The article is by a team of Chinese scientists from the University of San Diego and various institutions in China. The research was funded by NASA, the Chinese Academy of Sciences, the K.C. Wang Education Foundation of Hong Kong, and University of San Diego. They begin the article noting “Anthropogenic climate changes since the Industrial Revolution have attracted much attention in recent years. One often debated question is whether the magnitude of the climate change has exceeded the range of natural variability of the climate system” (sounds like they read World Climate Report). They specifically turn their attention to soil moisture conditions in northwestern China (see very nice map below) and then reveal the plan to reconstruct soil moisture levels for over 1,400 years.
Figure 1. Study area and sampling sites (from Yin et al., 2008)

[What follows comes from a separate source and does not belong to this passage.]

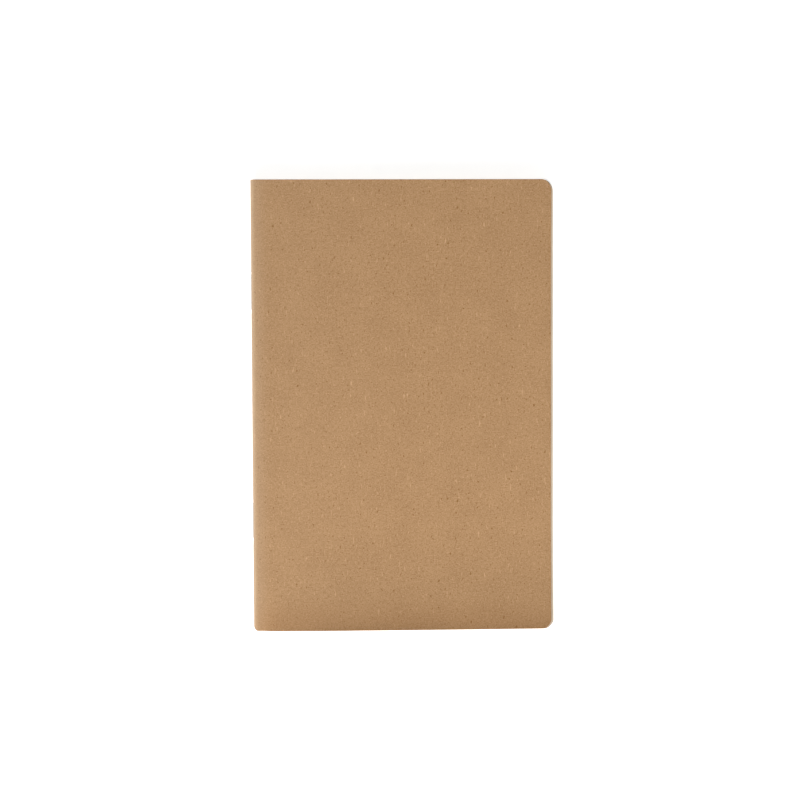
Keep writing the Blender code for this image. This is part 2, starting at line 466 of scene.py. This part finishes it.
def add_staple(name, node, y, material):
    """A staple of round wire: crown along the spine, legs through the fold, tips turned in."""
    half = staple_path()
    path = half + [(x, -across) for x, across in reversed(half[:-1])]
    curve = bpy.data.curves.new(name, "CURVE")
    curve.dimensions = "3D"
    curve.bevel_depth = WIRE_RADIUS
    curve.bevel_resolution = 4
    curve.use_fill_caps = True
    spline = curve.splines.new("POLY")
    spline.points.add(len(path) - 1)
    for point, (x, across) in zip(spline.points, path):
        point.co = (HINGE.x + x, y + across, HINGE.z, 1)
    curve.materials.append(material)
    piece = bpy.data.objects.new(name, curve)
    bpy.context.scene.collection.objects.link(piece)
    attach(piece, "spine")
    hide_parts(node)


# ---------------------------------------------------------------------------------------------
# Materials
# ---------------------------------------------------------------------------------------------


class Finish:
    """A node material being put together. Most methods add a node and give back the socket it ends in."""

    def __init__(self, name, roughness, metallic=0.0, specular=0.5):
        self.material = bpy.data.materials.new(name)
        self.material.use_nodes = True
        self.tree = self.material.node_tree
        self.shader = self.tree.nodes["Principled BSDF"]
        self.put(self.shader.inputs["Roughness"], roughness)
        self.put(self.shader.inputs["Metallic"], metallic)
        self.put(self.shader.inputs["Specular IOR Level"], specular)

    def put(self, socket, value):
        if isinstance(value, bpy.types.NodeSocket):
            self.tree.links.new(value, socket)
        else:
            socket.default_value = value

    def rest_place(self):
        found = self.tree.nodes.new("ShaderNodeAttribute")
        found.attribute_name = "rest_place"
        return found.outputs["Vector"]

    def object_place(self):
        return self.tree.nodes.new("ShaderNodeTexCoord").outputs["Object"]

    def stretched(self, place, turn, factors):
        """The place turned about the sheet's normal and then scaled, for grain that lies one way."""
        mapping = self.tree.nodes.new("ShaderNodeMapping")
        self.put(mapping.inputs["Vector"], place)
        self.put(mapping.inputs["Rotation"], (0, 0, math.radians(turn)))
        self.put(mapping.inputs["Scale"], factors)
        return mapping.outputs["Vector"]

    def noise(self, place, size, detail=2.0, rough=0.5, warp=0.0):
        made = self.tree.nodes.new("ShaderNodeTexNoise")
        self.put(made.inputs["Vector"], place)
        self.put(made.inputs["Scale"], 1 / size)
        self.put(made.inputs["Detail"], detail)
        self.put(made.inputs["Roughness"], rough)
        self.put(made.inputs["Distortion"], warp)
        return made.outputs["Fac"]

    def span(self, value, low, high, to_low=0.0, to_high=1.0):
        """The value taken from low..high to to_low..to_high, and held at the ends."""
        made = self.tree.nodes.new("ShaderNodeMapRange")
        made.interpolation_type = "SMOOTHSTEP"
        self.put(made.inputs["Value"], value)
        self.put(made.inputs["From Min"], low)
        self.put(made.inputs["From Max"], high)
        self.put(made.inputs["To Min"], to_low)
        self.put(made.inputs["To Max"], to_high)
        return made.outputs["Result"]

    def combine(self, kind, a, b):
        made = self.tree.nodes.new("ShaderNodeMath")
        made.operation = kind
        self.put(made.inputs[0], a)
        self.put(made.inputs[1], b)
        return made.outputs["Value"]

    def mix(self, a, b, share):
        made = self.tree.nodes.new("ShaderNodeMix")
        made.data_type = "RGBA"
        self.put(made.inputs["Factor"], share)
        self.put(made.inputs["A"], a)
        self.put(made.inputs["B"], b)
        return made.outputs["Result"]

    def mottled(self, pair, value):
        """Between a dark and a pale colour, as a noise's value goes."""
        dark, pale = pair
        return self.mix(rgb(*dark), rgb(*pale), self.span(value, 0.3, 0.7))

    def axes(self, place):
        """A place's distance across the sheet and along the spine."""
        made = self.tree.nodes.new("ShaderNodeSeparateXYZ")
        self.put(made.inputs["Vector"], place)
        return made.outputs["X"], made.outputs["Y"]

    def colour(self, socket):
        self.put(self.shader.inputs["Base Color"], socket)

    def bump(self, height, distance):
        made = self.tree.nodes.new("ShaderNodeBump")
        self.put(made.inputs["Height"], height)
        self.put(made.inputs["Distance"], distance)
        self.put(self.shader.inputs["Normal"], made.outputs["Normal"])


def rgb(red, green, blue):
    return (red, green, blue, 1.0)


def tone(base, change):
    """The base colour darker or lighter by a share. Kraft loses more of its blue than of its red."""
    red, green, blue = base
    return rgb(red * (1 + change), green * (1 + 1.27 * change), blue * (1 + 1.7 * change))


def kraft_board():
    """Recycled kraft board: fibre grain, flecks and faint clouds; paler towards the spine, partly rubbed and
    partly painted sheen and painted light; darker and browner at the tail, painted shade.
    """
    look = Finish("kraft_board_face", 0.85, specular=0.3)
    place = look.rest_place()
    cloud = look.noise(place, 0.011, detail=4.0, rough=0.6)
    colour = look.mix(tone(KRAFT, -0.045), tone(KRAFT, 0.045), look.span(cloud, 0.3, 0.7))
    patch = look.noise(place, 0.0011, detail=1.0)
    colour = look.mix(colour, tone(KRAFT, -0.13), look.span(patch, 0.5, 0.25, 0.0, 0.7))
    colour = look.mix(colour, tone(KRAFT, 0.09), look.span(patch, 0.5, 0.75, 0.0, 0.7))
    grain = look.noise(place, 0.00045, rough=0.7)
    colour = look.mix(colour, tone(KRAFT, -0.28), look.span(grain, 0.5, 0.25))
    colour = look.mix(colour, tone(KRAFT, 0.28), look.span(grain, 0.5, 0.75))
    flecks = look.noise(look.stretched(place, -35, (1.0, 0.6, 1.0)), 0.0008, detail=1.0)
    colour = look.mix(colour, tone(KRAFT, -0.5), look.span(flecks, 0.66, 0.76, 0.0, 0.7))
    fibres = look.noise(look.stretched(place, 25, (1.0, 0.22, 1.0)), 0.0006, warp=0.4)
    colour = look.mix(colour, tone(KRAFT, 0.5), look.span(fibres, 0.64, 0.74, 0.0, 0.6))
    across, down = look.axes(place)
    from_spine = look.combine("ABSOLUTE", across, 0.0)
    # Paler towards the spine: partly a rubbed fold, partly painted sheen on the fold and painted light on
    # the spine side
    wear_and_sheen = 0.0
    for start, end, strength in SPINE_WEAR_AND_SHEEN:
        wear_and_sheen = look.combine("ADD", wear_and_sheen, look.span(from_spine, start, end, strength, 0.0))
    colour = look.mix(colour, rgb(*KRAFT_RUBBED_AND_SHEEN), wear_and_sheen)
    # Painted shade: darker and browner towards the tail edge
    from_tail = look.combine("ADD", down, HALF_HEIGHT)
    start, strength = TAIL_SHADE
    tail_shade = look.span(from_tail, 0.0, start, strength, 0.0)
    colour = look.mix(colour, rgb(*KRAFT_TAIL_SHADE), tail_shade)
    look.colour(colour)
    relief = look.noise(place, 0.0006, detail=3.0, rough=0.6)
    look.bump(look.combine("ADD", relief, look.combine("MULTIPLY", flecks, 0.5)), distance=0.00002)
    look.put(look.shader.inputs["Roughness"], look.span(cloud, 0.3, 0.7, 0.82, 0.9))
    return look.material


def kraft_cut():
    """The board's cut edges: raw, with its layers showing as dark and pale streaks, and darker overall than
    the face, partly as painted shade along the eased edges.
    """
    look = Finish("kraft_board_cut", 0.9, specular=0.2)
    place = look.rest_place()
    streaks = look.noise(look.stretched(place, 0, (1.0, 1.0, 9.0)), 0.0009, rough=0.6)
    # The dark end is partly painted shade along the cut and eased edges
    look.colour(look.mix(tone(KRAFT, -0.35), tone(KRAFT, 0.1), look.span(streaks, 0.3, 0.7)))
    return look.material


def cream_paper():
    """Uncoated writing paper: faint clouds, a trace of fibre, and a little browner along its edges."""
    look = Finish("cream_paper_face", 0.9, specular=0.25)
    place = look.rest_place()
    colour = look.mottled(CREAM, look.noise(place, 0.004, detail=3.0))
    fibres = look.noise(look.stretched(place, 40, (1.0, 0.25, 1.0)), 0.0008, warp=0.5)
    colour = look.mix(colour, rgb(*CREAM_FIBRE), look.span(fibres, 0.66, 0.80, 0.0, 0.4))
    edges = (REACH + PROUD + SPINE_RADIUS * math.pi / 2, HALF_HEIGHT)
    start, end, strength = TONED
    for axis, edge in zip(look.axes(place), edges):
        from_middle = look.combine("ABSOLUTE", axis, 0.0)
        toned = look.span(from_middle, edge - start, edge - end, 0.0, strength)
        colour = look.mix(colour, rgb(*CREAM_TONED), toned)
    look.colour(colour)
    return look.material


def paper_cut():
    """The leaves' trimmed edges, painted darker than the paper as shade in the gaps between the leaves."""
    look = Finish("cream_paper_cut", 0.9, specular=0.2)
    rough = look.noise(look.rest_place(), 0.0012, detail=3.0, rough=0.6)
    look.colour(look.mottled(CREAM_CUT_SHADED, rough))
    return look.material


def staple_wire():
    """Bright drawn steel wire with fine scratches and duller patches."""
    look = Finish("staple_steel", 0.3, metallic=1.0)
    place = look.object_place()
    scratch = look.noise(look.stretched(place, 0, (1.0, 0.15, 1.0)), 0.0002, rough=0.6)
    look.colour(look.mottled(STEEL, scratch))
    look.put(look.shader.inputs["Roughness"], look.span(scratch, 0.3, 0.7, 0.22, 0.42))
    return look.material


# ---------------------------------------------------------------------------------------------
# Stage, lights and camera
# ---------------------------------------------------------------------------------------------


def add_cove():
    """A plain white floor that curves up into a wall all round."""
    floor_radius = 1.3
    cove_radius = 0.7
    wall_top = 1.9
    steps = 12
    gap = 0.0001  # from the floor to the rear cover
    profile = [(0.0, 0.0), (floor_radius, 0.0)]
    for i in range(1, steps + 1):
        a = math.pi / 2 * i / steps
        profile.append((floor_radius + cove_radius * math.sin(a), cove_radius * (1 - math.cos(a))))
    profile.append((floor_radius + cove_radius, wall_top))
    shape = bmesh.new()
    verts = [shape.verts.new((x, 0, z)) for x, z in profile]
    edges = [shape.edges.new(pair) for pair in zip(verts, verts[1:])]
    bmesh.ops.spin(
        shape, geom=verts + edges, cent=(0, 0, 0), axis=(0, 0, 1), angle=2 * math.pi, steps=64,
        use_merge=True,
    )
    bmesh.ops.remove_doubles(shape, verts=shape.verts, dist=1e-5)
    mesh = bpy.data.meshes.new("studio_cove")
    shape.to_mesh(mesh)
    shape.free()
    mesh.shade_smooth()
    look = Finish("studio_white", 0.95, specular=0.0)
    paint = look.noise(look.object_place(), 0.4)
    dark, pale = STUDIO
    look.colour(look.mix(rgb(*dark), rgb(*pale), paint))
    look.put(look.shader.inputs["Emission Color"], rgb(1.0, 1.0, 1.0))
    reach = look.tree.nodes.new("ShaderNodeVectorMath")
    reach.operation = "LENGTH"
    look.put(reach.inputs[0], look.object_place())
    glow = look.span(reach.outputs["Value"], *FLOOR_GLOW_REACH, *FLOOR_GLOW)
    look.put(look.shader.inputs["Emission Strength"], glow)
    mesh.materials.append(look.material)
    cove = bpy.data.objects.new("studio_cove", mesh)
    cove.location.z = min(cad_low.z, 0.0) - gap
    bpy.context.scene.collection.objects.link(cove)


def add_area_light(name, place, size, power):
    """A round soft lamp that faces the notebook."""
    light = bpy.data.lights.new(name, "AREA")
    light.shape = "DISK"
    light.size = size
    light.energy = power
    lamp = bpy.data.objects.new(name, light)
    lamp.location = place
    lamp.rotation_euler = (-Vector(place)).to_track_quat("-Z", "Y").to_euler()
    bpy.context.scene.collection.objects.link(lamp)


def add_world(strength):
    """An even white light from all round."""
    world = bpy.data.worlds.new("studio_air")
    world.use_nodes = True
    sky = world.node_tree.nodes["Background"]
    sky.inputs["Color"].default_value = rgb(1.0, 1.0, 1.0)
    sky.inputs["Strength"].default_value = strength
    bpy.context.scene.world = world


def add_camera():
    """Looks down on the front cover, leaning a little towards the head and the spine."""
    data = bpy.data.cameras.new("photo_camera")
    data.lens = LENS
    data.sensor_width = SENSOR
    data.clip_start = 0.01
    data.clip_end = 20
    camera = bpy.data.objects.new("photo_camera", data)
    to_view = (
        Matrix.Rotation(math.radians(ROLL), 3, "Z")
        @ Matrix.Rotation(math.radians(TILT_TO_HEAD), 3, "X")
        @ Matrix.Rotation(math.radians(TILT_TO_SPINE), 3, "Y")
    )
    turn = to_view.transposed()
    place = Vector(CAMERA_TARGET) + turn @ Vector((0, 0, CAMERA_DISTANCE))
    camera.matrix_world = Matrix.Translation(place) @ turn.to_4x4()
    bpy.context.scene.collection.objects.link(camera)
    bpy.context.scene.camera = camera


def main():
    kraft = [kraft_board(), kraft_cut()]
    front = add_cover_half("cover_board_front", 1, kraft)
    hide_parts("front_cover", "cover_spine")
    rear = add_cover_half("cover_board_rear", -1, kraft)
    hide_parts("rear_cover", "cover_spine")
    add_leaves([cream_paper(), paper_cut()])
    steel = staple_wire()
    add_staple("wire_staple_upper", "staple_upper", STAPLE_OFFSET, steel)
    add_staple("wire_staple_lower", "staple_lower", -STAPLE_OFFSET, steel)

    add_cove()
    add_area_light("key_light", KEY_PLACE, KEY_SIZE, KEY_POWER)
    add_world(WORLD_STRENGTH)
    add_camera()
    bpy.context.scene.view_settings.view_transform = "Standard"


main()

Yin et al. remind us that tree growth in that part of the world is sensitive to changes in soil moisture, and they identified Qilian junipers in their study area that are over 1,400 years old. They extracted 1050 increment cores from 493 trees (the trees are not harmed), and they carefully measured characteristics of each ring width (there is one ring per year). The tree ring widths are highly statistically significantly related to the soil moisture levels, and just like magic, they could reconstruct soil moisture levels a long way back in time. They further note “We developed tree-ring chronologies over 1400 years long, which included several important climatic events, such as the medieval warming, Little Ice Age, and the post-industrial period warming.”

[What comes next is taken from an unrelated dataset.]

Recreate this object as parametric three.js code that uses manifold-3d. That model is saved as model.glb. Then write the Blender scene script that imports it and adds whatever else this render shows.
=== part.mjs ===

One of the tricks in dendroclimatology is to link ring widths to actual climate data in the modern period, establish statistical response functions, and then allow the widths to tell us about climate variations hundreds and even thousands of years ago. Yin et al. developed water balance variables for their study area for the period 1955 – 2002 (AE = actual evaporation; DEF = soil moisture deficit; RSM = relative soil moisture; FC = field capacity), and the figure below shows us something very interesting. In their own words regarding the 1955-2002 analyses, we learn that “There was an overall trend to a wetter condition during the study period as indicated by the increasing trends of AE and RSM.” OK – where is this drought trend that we are expecting in this continental interior? Once again, the darn data are not consistent with the predictions we hear from the greenhouse crusade!
Figure2. Interannual variation patterns of the water balance variables during 1955–2002 (from Yin et al., 2008).
Now for the big findings – the figure below shows the reconstructed water balance data back to 566 AD. They note “prominent dry periods during 700–800 AD, 1100–1200 AD, 1425–1525 AD, and 1650–1750 AD, wet periods around 1225 AD, 1350 AD, and 1525–1650 AD, and a general trend toward a wetter condition during the most recent 300 years.” They pour more salt on the greenhouse wound stating “The recent trend to a wetter condition conformed to the ice accumulation record during 1600–1980 based on the ice core taken from the Dunde Glacier (38°06’N, 96°24’E, 5325 m) northwest of the study region. The wetter trend was also corroborated by a recent study in northern Pakistan, in which a reconstructed precipitation record based on tree-ring data indicated that the 20th Century was the wettest period during the past millennium.” Did you notice that little comment about ice accumulation at a nearby glacier – we are sure that is an interesting story as well? Yin et al. definitely are not making any friends with the greenhouse advocates and their findings definitely will not be featured in any self-respecting climate-change-hyping newspapers anytime soon.
Figure 3. Reconstructed water balance data for actual evaporation, accumulated soil moisture deficit, and relative soil moisture (from Yin et al., 2008)
Yin et al. rain all over the drought parade and reveal that predicted drought trends are quite at odds with what is happening (at least locally) in the real world. What a familiar theme at World Climate Report.
Yin, Z.-Y., X. Shao, N. Qin, and E. Liang. 2008. Reconstruction of a 1436-year soil moisture and vegetation water use history based on tree-ring widths from Qilian junipers in northeastern Qaidam Basin, northwestern China. International Journal of Climatology, 28, 37-53.